Comment définir la vulnérabilité ?

Elle constitue un analyseur des problèmes sociaux contemporains, une sorte de concept valise qui permet de mieux définir d’autres notions comme la pauvreté, l’exclusion ou encore la précarité… En résumé, la vulnérabilité n’est pas un état intermédiaire entre l’intégration et l’exclusion. C’est une notion dialectique qui permet de penser à la fois la potentialité de la personne en situation de vulnérabilité et la surexposition au risque engendrée par cette même situation. On peut en outre souligner que la vulnérabilité n’a pas réellement d’antonyme, contrairement à la pauvreté ou à la précarité. Bien sûr, la notion d’« invulnérabilité » existe mais, sociologiquement, il est impossible de décrire des situations d’invulnérabilité. Pour le dire autrement, nous ne sommes jamais invulnérables. Nous nous situons tous quelque part, de la naissance à la mort, sur une échelle de la vulnérabilité. Ce qui fait que nous avons toujours besoin d’aide au cours de notre vie. Il faut toutefois faire attention à un usage universalisant du concept. On risque en effet d’oublier que les situations de vulnérabilité sont inégalement distribuées sur le plan social.

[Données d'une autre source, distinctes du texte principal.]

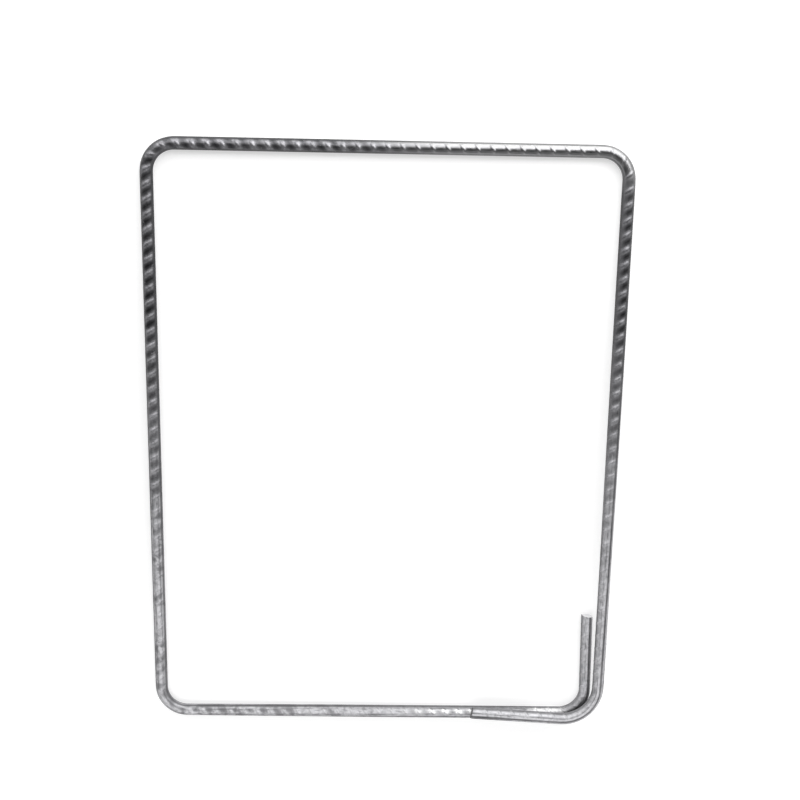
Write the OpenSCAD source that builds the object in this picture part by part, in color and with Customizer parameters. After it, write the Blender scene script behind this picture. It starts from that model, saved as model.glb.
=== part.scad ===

Vous développez dans cet ouvrage une approche historique et sociologique. Pour quelle raison ?

Axelle Brodiez-Dolino et Isabelle von Bueltzingsloewen, historiennes au laboratoire de recherche historique Rhône-Alpes, nous ont sollicités, Benoît Eyraud, Christian Laval et moi-même, afin de répondre à un appel d’offres de l’Agence nationale de la recherche sur la question des vulnérabilités sanitaires et sociales. Elles connaissaient nos travaux sur les transformations de l’intervention sociale et nous étions déjà très sensibilisés à une approche historique des phénomènes sociaux, notamment sous l’influence des travaux de Robert Castel. Il était donc intéressant de conjuguer nos approches. Cette alliance a permis d’aborder la notion de « vulnérabilité » dans toutes ses dimensions : sur le plan synchronique, comme un phénomène où interviennent de multiples facteurs, et dans une dimension diachronique, où elle apparaît comme un parcours et non comme un état.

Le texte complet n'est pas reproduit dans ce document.